» Material provided
※ ※ ※

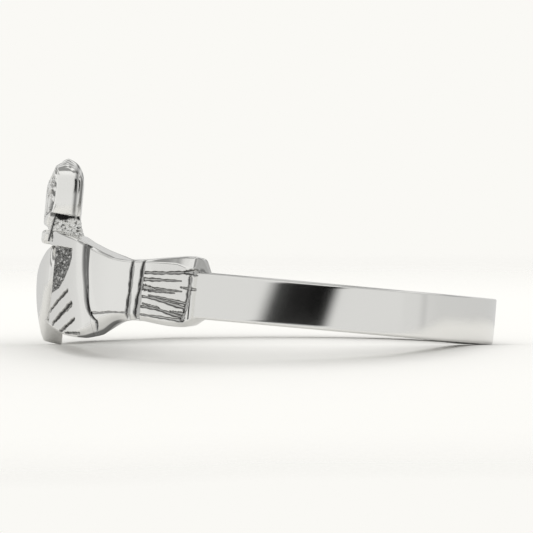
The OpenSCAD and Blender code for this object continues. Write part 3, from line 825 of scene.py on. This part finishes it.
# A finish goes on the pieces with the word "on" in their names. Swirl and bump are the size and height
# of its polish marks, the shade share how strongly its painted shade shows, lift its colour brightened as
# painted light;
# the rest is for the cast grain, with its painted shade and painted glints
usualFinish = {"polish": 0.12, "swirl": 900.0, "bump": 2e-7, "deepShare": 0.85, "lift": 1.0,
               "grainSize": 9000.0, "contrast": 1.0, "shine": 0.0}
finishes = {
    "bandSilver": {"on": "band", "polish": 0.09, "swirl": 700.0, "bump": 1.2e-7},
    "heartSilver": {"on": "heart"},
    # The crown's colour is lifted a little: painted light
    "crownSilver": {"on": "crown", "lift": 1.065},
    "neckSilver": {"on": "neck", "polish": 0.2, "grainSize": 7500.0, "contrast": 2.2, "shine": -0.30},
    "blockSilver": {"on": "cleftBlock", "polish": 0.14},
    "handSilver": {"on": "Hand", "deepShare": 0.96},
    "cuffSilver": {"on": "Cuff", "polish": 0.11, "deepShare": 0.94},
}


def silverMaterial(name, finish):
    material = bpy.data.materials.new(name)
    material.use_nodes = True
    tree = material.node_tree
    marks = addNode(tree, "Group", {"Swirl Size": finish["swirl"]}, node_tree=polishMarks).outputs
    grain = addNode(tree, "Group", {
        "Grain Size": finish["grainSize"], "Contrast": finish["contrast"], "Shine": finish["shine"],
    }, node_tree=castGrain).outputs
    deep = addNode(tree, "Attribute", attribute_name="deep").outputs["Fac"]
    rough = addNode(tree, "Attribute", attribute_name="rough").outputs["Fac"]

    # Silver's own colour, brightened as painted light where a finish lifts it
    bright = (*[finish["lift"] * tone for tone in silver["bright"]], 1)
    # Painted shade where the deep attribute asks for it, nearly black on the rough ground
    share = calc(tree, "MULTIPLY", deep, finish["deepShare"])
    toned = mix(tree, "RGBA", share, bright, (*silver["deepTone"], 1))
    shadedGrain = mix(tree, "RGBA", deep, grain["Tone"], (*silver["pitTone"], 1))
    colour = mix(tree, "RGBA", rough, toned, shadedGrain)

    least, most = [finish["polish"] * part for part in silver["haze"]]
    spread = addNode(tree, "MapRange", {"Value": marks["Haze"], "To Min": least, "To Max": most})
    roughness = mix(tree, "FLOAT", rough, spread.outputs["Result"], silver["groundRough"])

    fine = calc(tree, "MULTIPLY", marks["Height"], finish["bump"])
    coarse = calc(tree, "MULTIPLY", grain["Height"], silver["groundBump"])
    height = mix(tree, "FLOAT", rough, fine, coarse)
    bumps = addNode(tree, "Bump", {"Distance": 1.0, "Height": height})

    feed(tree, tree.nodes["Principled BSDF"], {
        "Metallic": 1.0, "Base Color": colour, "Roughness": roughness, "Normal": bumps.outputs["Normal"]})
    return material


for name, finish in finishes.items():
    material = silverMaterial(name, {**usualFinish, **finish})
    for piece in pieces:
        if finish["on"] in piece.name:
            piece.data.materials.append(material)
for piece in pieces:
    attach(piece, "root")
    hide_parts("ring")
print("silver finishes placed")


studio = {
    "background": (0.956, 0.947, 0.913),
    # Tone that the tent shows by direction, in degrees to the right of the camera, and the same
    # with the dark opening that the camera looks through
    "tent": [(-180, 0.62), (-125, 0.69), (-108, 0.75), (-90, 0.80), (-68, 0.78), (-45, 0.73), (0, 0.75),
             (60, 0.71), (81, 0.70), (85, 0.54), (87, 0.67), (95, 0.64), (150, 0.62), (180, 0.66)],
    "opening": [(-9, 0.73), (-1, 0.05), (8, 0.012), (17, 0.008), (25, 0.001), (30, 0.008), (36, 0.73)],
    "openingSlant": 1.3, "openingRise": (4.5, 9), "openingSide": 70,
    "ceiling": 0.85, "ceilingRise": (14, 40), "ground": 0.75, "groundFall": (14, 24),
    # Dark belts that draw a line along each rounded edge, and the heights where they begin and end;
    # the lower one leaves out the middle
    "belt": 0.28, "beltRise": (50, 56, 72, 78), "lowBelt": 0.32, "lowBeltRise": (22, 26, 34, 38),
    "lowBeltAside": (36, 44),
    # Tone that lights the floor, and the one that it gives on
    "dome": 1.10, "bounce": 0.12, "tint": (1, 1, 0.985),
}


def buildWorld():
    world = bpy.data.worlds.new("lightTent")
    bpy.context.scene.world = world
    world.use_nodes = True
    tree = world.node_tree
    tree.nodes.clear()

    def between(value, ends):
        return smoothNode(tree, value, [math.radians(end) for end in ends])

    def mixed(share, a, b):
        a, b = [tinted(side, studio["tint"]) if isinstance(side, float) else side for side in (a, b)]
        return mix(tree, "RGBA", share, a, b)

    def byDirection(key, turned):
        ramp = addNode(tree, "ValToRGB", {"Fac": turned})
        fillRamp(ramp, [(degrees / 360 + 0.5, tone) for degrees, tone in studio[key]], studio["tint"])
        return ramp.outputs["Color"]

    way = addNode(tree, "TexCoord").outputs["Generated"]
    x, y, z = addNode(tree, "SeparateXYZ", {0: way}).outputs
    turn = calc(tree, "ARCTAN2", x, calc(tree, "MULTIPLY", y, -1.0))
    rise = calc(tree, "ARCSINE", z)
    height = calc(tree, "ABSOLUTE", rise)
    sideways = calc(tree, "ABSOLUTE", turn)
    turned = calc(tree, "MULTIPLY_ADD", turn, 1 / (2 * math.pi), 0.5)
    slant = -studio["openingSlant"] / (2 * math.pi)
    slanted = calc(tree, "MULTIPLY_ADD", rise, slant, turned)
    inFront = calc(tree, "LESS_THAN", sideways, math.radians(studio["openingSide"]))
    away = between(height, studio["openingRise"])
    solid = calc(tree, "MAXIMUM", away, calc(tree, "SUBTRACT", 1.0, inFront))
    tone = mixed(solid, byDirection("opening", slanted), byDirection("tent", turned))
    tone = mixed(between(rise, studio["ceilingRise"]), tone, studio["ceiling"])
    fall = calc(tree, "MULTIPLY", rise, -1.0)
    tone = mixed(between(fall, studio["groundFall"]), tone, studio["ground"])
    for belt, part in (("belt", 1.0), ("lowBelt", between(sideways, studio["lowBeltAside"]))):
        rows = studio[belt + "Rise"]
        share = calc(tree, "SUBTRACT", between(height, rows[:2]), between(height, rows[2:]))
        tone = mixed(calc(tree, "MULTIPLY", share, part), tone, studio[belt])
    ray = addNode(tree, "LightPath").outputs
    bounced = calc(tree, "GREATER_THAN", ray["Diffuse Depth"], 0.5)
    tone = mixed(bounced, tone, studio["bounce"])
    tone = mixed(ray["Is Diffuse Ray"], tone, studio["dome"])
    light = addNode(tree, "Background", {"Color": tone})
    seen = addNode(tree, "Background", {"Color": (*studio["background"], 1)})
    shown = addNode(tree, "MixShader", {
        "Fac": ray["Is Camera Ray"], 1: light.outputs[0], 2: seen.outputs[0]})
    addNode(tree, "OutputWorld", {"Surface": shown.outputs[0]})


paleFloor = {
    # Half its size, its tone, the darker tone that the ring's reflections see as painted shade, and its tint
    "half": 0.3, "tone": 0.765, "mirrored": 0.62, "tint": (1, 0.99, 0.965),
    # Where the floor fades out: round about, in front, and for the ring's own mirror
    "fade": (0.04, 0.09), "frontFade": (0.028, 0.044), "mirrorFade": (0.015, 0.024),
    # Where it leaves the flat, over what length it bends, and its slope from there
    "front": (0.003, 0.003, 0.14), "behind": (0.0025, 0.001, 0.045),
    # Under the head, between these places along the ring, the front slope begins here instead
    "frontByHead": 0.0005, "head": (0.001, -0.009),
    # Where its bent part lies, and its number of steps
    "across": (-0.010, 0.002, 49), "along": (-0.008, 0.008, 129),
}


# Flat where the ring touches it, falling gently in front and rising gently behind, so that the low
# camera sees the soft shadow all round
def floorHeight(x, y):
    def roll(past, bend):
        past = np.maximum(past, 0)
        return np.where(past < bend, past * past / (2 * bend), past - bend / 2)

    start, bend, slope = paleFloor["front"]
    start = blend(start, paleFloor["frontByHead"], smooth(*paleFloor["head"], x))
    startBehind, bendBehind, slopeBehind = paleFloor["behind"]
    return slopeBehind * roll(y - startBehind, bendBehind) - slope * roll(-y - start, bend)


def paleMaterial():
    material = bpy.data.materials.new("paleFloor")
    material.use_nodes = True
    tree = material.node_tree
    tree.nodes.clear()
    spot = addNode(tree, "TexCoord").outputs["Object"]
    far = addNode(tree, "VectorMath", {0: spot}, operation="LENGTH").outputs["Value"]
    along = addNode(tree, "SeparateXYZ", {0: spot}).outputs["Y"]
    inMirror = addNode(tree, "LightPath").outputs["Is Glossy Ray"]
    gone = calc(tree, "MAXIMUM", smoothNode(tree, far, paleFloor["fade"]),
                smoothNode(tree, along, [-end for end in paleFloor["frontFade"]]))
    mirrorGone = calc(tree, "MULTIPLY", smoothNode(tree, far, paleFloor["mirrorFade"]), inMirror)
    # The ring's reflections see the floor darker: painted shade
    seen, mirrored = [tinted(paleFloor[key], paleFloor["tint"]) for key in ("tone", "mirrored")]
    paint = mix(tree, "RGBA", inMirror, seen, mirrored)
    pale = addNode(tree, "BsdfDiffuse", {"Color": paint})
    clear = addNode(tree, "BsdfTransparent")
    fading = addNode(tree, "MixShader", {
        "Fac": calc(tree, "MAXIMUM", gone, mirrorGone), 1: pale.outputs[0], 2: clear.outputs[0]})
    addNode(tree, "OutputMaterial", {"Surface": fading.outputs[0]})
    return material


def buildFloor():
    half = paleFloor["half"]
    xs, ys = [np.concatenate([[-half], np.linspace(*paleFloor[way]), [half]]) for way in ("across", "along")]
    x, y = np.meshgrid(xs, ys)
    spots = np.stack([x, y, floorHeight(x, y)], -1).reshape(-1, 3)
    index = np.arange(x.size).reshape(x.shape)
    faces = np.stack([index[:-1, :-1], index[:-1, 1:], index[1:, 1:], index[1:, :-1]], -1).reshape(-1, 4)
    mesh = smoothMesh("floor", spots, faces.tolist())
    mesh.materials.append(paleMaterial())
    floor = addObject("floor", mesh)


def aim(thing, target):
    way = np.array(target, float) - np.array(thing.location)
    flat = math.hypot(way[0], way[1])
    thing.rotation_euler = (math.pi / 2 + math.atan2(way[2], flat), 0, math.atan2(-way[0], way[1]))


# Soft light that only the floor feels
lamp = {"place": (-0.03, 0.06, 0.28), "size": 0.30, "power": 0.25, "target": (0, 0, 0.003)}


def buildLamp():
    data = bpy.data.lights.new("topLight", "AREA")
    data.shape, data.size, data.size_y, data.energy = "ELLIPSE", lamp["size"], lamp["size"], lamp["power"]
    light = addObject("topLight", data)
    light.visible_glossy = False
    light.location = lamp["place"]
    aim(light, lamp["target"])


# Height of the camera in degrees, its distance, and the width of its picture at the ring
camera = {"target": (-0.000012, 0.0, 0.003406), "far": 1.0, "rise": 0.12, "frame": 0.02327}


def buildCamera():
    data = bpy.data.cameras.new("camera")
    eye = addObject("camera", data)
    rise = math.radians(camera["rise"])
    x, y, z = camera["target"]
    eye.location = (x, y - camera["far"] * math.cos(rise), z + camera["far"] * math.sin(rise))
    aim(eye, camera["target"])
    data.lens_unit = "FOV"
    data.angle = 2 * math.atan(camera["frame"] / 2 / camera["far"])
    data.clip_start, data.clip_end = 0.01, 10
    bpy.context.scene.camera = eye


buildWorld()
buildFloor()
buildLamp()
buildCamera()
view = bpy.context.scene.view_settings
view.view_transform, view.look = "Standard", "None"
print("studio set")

※ ※ ※

» Goal
All lines of the data above that include the word "finishes" must be shown.

» Answer for the task
The OpenSCAD and Blender code for this object continues. Write part 3, from line 825 of scene.py on. This part finishes it.
finishes = {
for name, finish in finishes.items():
print("silver finishes placed")